- [Data records]
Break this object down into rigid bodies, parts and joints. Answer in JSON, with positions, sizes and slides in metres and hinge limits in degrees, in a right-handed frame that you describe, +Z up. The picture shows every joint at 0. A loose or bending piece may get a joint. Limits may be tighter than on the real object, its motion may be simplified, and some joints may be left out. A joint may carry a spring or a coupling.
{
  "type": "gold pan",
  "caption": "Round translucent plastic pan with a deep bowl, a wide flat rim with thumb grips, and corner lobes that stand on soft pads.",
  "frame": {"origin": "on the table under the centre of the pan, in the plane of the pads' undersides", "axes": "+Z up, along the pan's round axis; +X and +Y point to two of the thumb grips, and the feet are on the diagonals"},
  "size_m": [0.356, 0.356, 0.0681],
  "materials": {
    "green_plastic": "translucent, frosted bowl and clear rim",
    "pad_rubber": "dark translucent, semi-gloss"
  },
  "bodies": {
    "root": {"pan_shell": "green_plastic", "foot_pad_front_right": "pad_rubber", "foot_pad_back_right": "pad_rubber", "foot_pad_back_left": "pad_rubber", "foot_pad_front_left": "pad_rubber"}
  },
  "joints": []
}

...

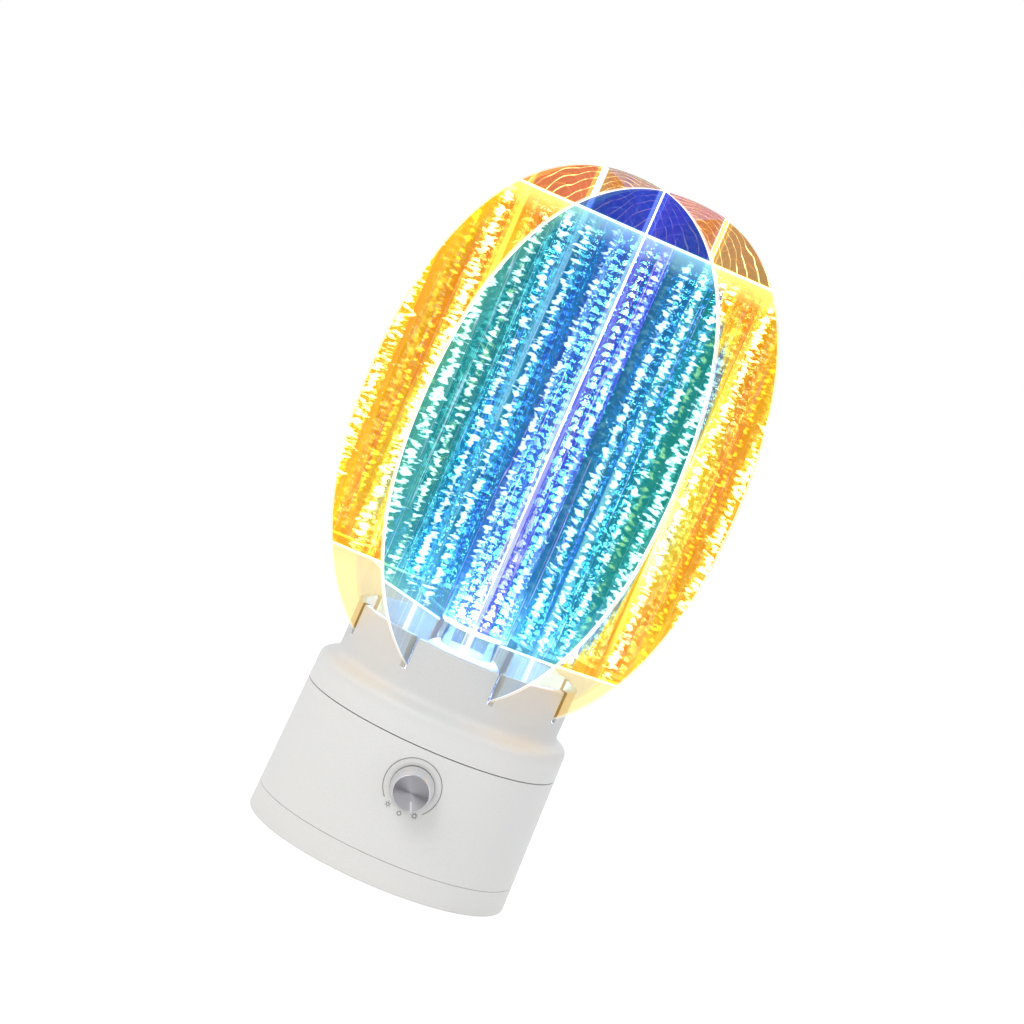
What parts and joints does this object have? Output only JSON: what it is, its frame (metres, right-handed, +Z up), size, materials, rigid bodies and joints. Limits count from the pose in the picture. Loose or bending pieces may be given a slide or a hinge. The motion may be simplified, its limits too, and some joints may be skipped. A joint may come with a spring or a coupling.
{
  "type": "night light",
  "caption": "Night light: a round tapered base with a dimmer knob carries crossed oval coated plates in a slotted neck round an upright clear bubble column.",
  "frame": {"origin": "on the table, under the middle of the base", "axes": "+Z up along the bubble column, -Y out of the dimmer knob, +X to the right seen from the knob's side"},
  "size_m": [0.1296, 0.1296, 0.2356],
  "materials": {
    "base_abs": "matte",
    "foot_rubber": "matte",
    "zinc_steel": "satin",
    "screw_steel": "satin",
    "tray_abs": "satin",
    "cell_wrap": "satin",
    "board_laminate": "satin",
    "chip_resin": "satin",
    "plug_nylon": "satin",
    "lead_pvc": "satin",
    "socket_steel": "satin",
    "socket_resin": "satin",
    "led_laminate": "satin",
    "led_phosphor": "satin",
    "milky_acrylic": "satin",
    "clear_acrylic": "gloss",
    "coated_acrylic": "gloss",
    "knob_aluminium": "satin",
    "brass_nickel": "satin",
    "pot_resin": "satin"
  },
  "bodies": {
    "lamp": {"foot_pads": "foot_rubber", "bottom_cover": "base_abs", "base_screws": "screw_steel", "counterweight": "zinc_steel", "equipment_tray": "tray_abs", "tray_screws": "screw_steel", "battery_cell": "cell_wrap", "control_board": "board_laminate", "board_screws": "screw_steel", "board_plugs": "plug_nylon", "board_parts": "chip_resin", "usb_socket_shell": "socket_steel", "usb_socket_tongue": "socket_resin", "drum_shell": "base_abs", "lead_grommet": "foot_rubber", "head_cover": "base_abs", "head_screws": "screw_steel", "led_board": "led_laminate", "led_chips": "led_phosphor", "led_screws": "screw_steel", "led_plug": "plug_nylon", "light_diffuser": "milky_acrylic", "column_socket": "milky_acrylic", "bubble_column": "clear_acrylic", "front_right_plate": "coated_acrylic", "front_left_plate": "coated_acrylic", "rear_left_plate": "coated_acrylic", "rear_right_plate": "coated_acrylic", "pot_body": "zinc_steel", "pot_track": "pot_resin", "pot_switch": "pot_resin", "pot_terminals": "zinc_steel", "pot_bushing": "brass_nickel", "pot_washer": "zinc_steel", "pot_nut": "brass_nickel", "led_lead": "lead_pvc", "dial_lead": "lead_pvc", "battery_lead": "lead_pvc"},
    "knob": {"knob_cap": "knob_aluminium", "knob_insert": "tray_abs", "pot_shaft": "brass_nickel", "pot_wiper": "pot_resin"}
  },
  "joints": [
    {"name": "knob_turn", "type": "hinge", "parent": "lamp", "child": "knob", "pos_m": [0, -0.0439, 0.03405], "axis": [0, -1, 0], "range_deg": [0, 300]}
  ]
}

- [Your objective] Whenever "joints" turns up in a line, pick that line out.

- [Exercise response]
Break this object down into rigid bodies, parts and joints. Answer in JSON, with positions, sizes and slides in metres and hinge limits in degrees, in a right-handed frame that you describe, +Z up. The picture shows every joint at 0. A loose or bending piece may get a joint. Limits may be tighter than on the real object, its motion may be simplified, and some joints may be left out. A joint may carry a spring or a coupling.
  "joints": []
What parts and joints does this object have? Output only JSON: what it is, its frame (metres, right-handed, +Z up), size, materials, rigid bodies and joints. Limits count from the pose in the picture. Loose or bending pieces may be given a slide or a hinge. The motion may be simplified, its limits too, and some joints may be skipped. A joint may come with a spring or a coupling.
  "joints": [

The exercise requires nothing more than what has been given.